**Prompt:** Repeat exactly what appears from the opening line of the listing to the line with "the floor, the", inclusive.

**Recorded information:**
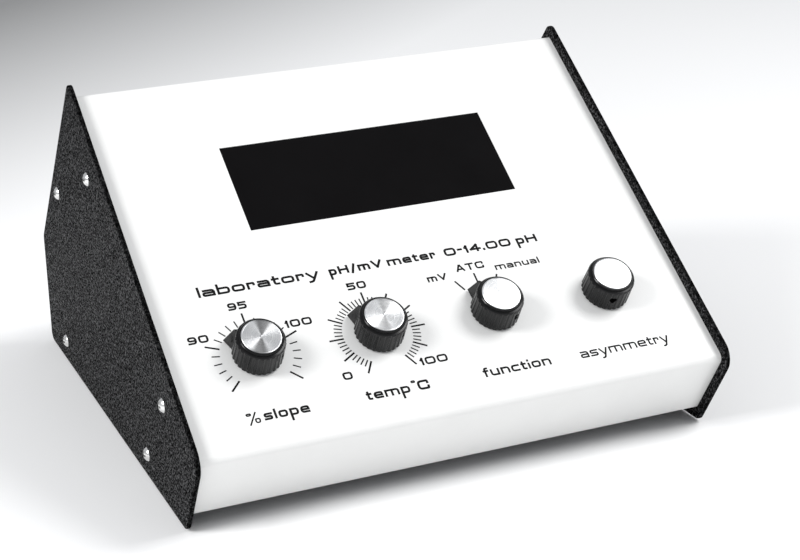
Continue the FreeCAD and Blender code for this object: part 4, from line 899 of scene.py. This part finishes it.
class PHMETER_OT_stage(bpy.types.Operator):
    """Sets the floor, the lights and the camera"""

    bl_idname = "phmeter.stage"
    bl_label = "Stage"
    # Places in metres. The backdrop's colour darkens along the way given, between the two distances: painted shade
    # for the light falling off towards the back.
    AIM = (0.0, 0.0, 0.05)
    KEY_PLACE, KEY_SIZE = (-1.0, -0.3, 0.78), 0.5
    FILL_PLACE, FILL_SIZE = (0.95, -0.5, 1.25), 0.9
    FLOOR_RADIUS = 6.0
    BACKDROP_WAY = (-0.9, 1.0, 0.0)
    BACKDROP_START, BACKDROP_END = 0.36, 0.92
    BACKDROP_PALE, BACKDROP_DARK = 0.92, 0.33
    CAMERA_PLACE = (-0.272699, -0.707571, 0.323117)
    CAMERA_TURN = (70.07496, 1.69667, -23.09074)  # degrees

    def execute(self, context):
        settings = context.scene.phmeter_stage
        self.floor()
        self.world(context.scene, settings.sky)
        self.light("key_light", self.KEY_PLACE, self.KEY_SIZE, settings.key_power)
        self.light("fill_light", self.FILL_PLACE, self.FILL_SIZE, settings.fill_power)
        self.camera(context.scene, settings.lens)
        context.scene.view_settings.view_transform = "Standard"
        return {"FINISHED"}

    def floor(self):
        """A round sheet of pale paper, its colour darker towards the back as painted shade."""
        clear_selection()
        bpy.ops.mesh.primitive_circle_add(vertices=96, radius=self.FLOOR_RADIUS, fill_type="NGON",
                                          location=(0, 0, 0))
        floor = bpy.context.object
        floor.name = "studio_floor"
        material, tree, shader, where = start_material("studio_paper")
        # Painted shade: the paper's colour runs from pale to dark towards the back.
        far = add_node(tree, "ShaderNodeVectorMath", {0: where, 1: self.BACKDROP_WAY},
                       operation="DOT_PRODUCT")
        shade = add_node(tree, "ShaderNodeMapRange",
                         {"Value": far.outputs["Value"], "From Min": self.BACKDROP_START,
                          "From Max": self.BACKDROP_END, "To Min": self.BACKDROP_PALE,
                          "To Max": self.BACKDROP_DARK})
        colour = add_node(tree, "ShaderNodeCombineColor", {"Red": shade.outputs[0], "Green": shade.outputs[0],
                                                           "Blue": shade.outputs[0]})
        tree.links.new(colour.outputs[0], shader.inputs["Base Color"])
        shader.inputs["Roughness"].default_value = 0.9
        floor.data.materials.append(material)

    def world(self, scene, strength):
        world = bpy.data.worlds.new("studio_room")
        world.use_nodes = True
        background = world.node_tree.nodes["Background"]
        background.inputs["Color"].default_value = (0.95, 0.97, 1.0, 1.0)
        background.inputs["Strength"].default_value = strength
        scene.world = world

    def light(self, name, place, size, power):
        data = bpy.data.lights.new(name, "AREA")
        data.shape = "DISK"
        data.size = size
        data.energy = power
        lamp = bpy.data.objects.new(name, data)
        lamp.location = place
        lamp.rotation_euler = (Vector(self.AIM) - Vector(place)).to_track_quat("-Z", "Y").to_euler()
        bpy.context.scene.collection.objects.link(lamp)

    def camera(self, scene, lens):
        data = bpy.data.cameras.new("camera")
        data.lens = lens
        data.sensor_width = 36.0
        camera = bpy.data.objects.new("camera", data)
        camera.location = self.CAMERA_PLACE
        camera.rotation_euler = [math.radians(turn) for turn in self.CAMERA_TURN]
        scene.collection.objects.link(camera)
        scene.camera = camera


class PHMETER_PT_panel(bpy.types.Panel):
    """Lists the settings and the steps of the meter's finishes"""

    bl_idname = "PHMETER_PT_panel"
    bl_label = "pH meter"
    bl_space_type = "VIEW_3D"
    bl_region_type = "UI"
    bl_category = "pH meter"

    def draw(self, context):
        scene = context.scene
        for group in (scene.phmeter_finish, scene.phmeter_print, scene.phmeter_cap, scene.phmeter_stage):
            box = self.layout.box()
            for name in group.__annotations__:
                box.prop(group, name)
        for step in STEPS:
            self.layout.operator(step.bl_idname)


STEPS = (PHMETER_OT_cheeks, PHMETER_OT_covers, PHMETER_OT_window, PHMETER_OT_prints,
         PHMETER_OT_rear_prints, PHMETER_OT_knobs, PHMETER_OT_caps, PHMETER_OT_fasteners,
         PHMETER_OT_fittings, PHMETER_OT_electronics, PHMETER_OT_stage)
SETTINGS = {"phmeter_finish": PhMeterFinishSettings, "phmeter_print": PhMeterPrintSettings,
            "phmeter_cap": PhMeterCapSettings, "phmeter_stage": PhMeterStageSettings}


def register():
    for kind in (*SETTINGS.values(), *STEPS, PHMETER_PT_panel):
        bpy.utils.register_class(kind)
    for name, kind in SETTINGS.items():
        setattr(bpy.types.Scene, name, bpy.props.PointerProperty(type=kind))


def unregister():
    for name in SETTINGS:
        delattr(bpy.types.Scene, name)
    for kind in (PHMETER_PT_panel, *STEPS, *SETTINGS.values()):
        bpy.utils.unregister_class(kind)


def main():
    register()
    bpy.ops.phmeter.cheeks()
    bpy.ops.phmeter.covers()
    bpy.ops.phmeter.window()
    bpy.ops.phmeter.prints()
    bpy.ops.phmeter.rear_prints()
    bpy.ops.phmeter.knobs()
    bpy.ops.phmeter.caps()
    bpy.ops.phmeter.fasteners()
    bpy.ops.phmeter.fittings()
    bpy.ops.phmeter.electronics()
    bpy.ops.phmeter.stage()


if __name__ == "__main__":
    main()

**Problem solution:**
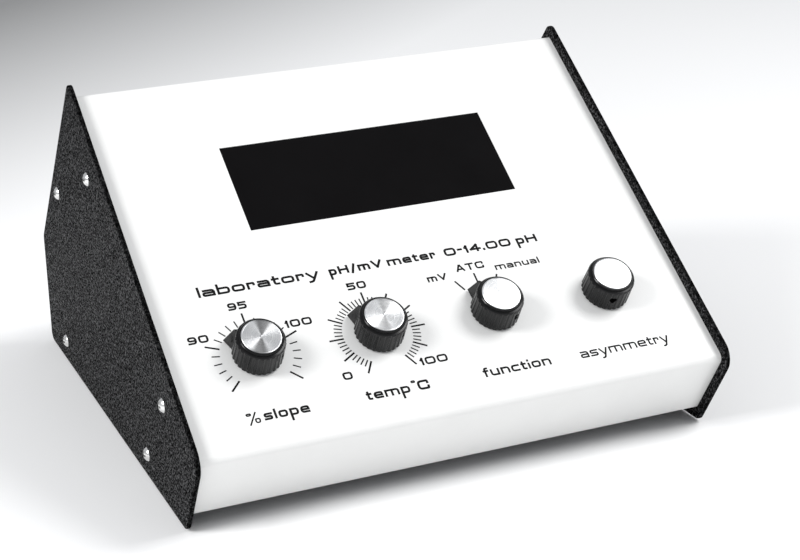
Continue the FreeCAD and Blender code for this object: part 4, from line 899 of scene.py. This part finishes it.
class PHMETER_OT_stage(bpy.types.Operator):
    """Sets the floor, the lights and the camera"""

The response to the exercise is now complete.